Most AMMs will charge traders a fee per swap. This is usually calculated as a simple percentage of the swap. For example, let’s say a particular AMM pool has a fee of 0.01%. This means if a trader asks to make a swap worth $100, they will have to pay the AMM $0.01 as a fee. This fee is used to compensate the LPs that make assets available in that pool so that the swap can happen.

The fee percentage is one of the rules that govern an AMM. Once a fee is set, the AMM will charge every trader the same percentage fee, regardless of who they are or the size of the swap. The AMM can’t make any special exceptions or charge more or less than the set fee. Because the AMM is dumb.

2. What does any of this have to do with sock monkeys?

Okay, remember 5–10 minutes ago when I told you my tale of woe: how a young Matthew had given his sock monkey to his mother to sell in a jumble sale and was surprised when she sold it?

Like I said when I told you that story, this is a surprise I’ve seen a lot of first-time LPs experience.

Before you provide liquidity to an AMM, it’s important you understand what LPing is. It is not investing. It is not like putting money into a savings account. It is not like buying stocks.

When you provide liquidity to an AMM, you are giving the AMM your tokens so it can sell them.

Remember, the AMM is dumb. It exists to make trades happen. It looks at its pool of tokens, sets a price, and then makes swaps with whoever wants them.

When you provide liquidity to an AMM, you are handing your tokens to a dumb computer program that only exists to make trades happen.

This is what you’re giving your tokens to.

Let’s say you provide ETH to an AMM pool made of ETH and USDC. If people want to swap USDC for ETH (for your ETH, no less), the AMM will make the swap.

It doesn’t matter if now is a good time to sell ETH. It doesn’t matter if there’s a bull run happening and now would be a good time to hold ETH.

The AMM doesn’t know. The AMM doesn’t care. It just exists to follow its rules and make swaps happen. If it has the liquidity and traders are satisfied with the price, it will make trades all day.

Now, it’s not like the AMM is simply giving your ETH away: it’s taking in USDC as part of the swap. And the AMM will remember that this is your USDC. So if you ask for your money back, you can rest assured you’ll receive something. But it’s likely that it won’t be the same asset or mixture of assets that you originally provided.**

Because LPing is not investing. It is giving tokens to an AMM so that it can offer them for trading.

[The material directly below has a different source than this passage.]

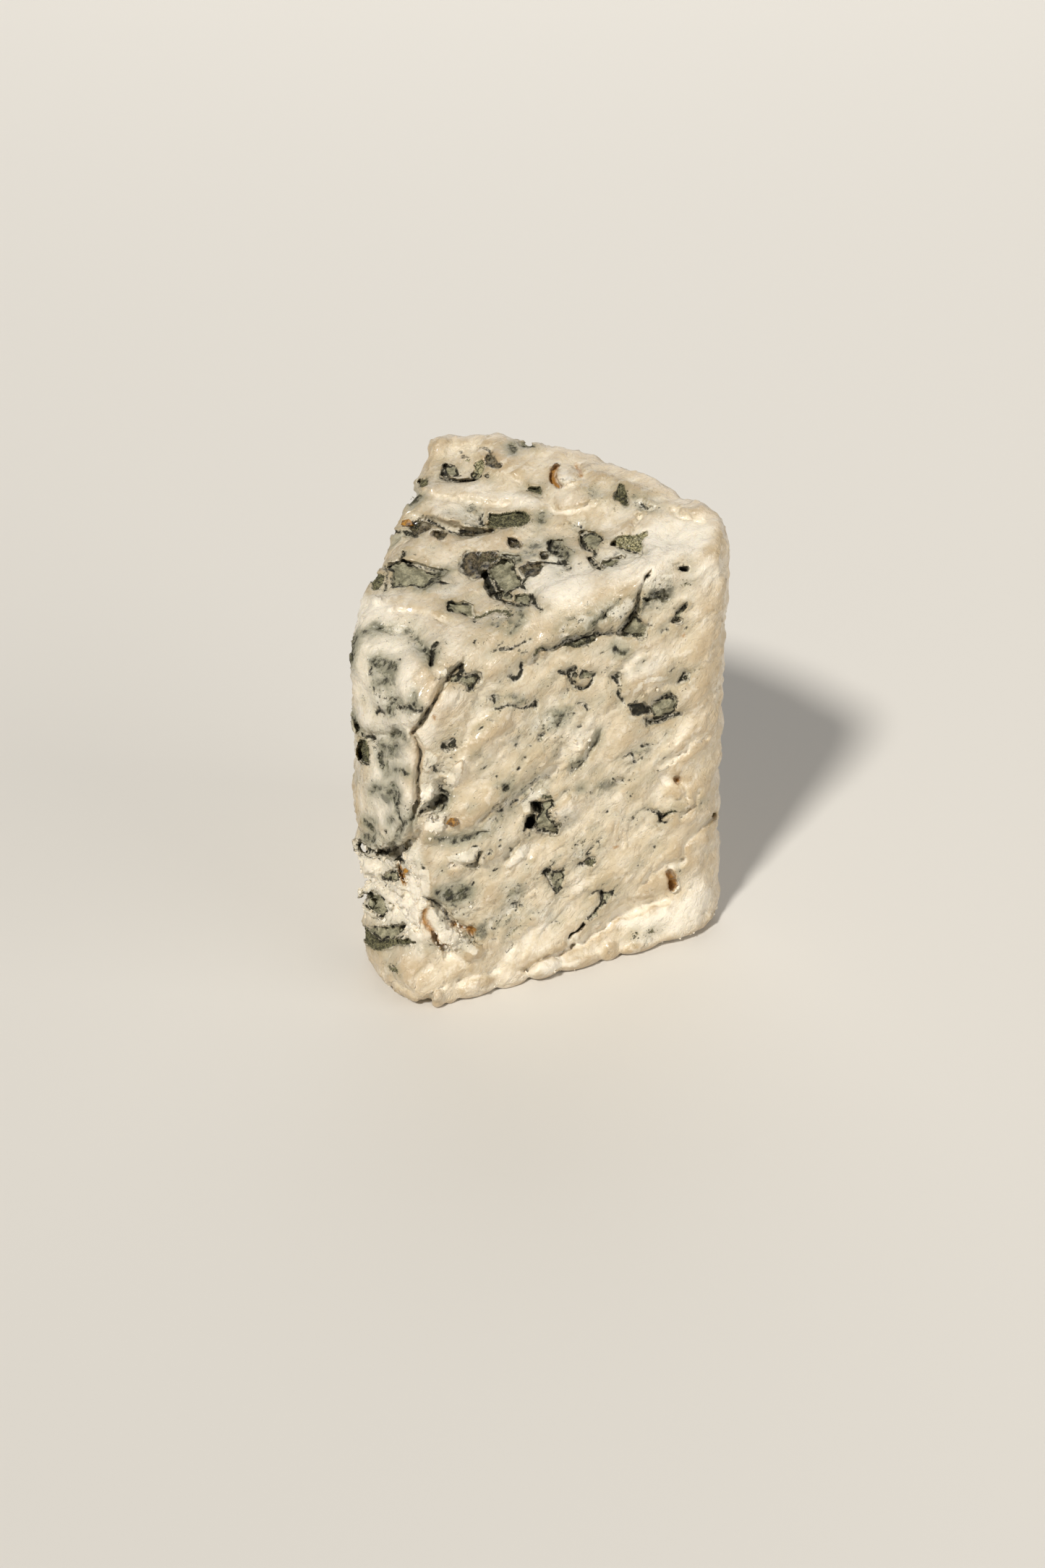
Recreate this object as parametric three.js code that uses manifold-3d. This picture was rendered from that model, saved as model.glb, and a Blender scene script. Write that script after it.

If you take nothing else away from this tale of monkeys, cats, and whales, let it be this: LPing is not investing.

So many first-time LPs miss this fundamental point, and are shocked when the assets in their portfolios shift in response to trading with the AMM.

But you won’t be shocked–because you’ve read this blog!

Next time, we’ll start diving a little deeper into how AMMs set prices and track the tokens belonging to each LP in a pool. Thanks for reading!

* — I believe this is known as a “rummage sale” on the other side of the pond.

** — This might go without saying, but of course the AMM will also sell your new USDC back to ETH if that’s where trade flow moves. As long as your tokens are in the pool, they will be traded back and forth as often as traders show up and ask for them.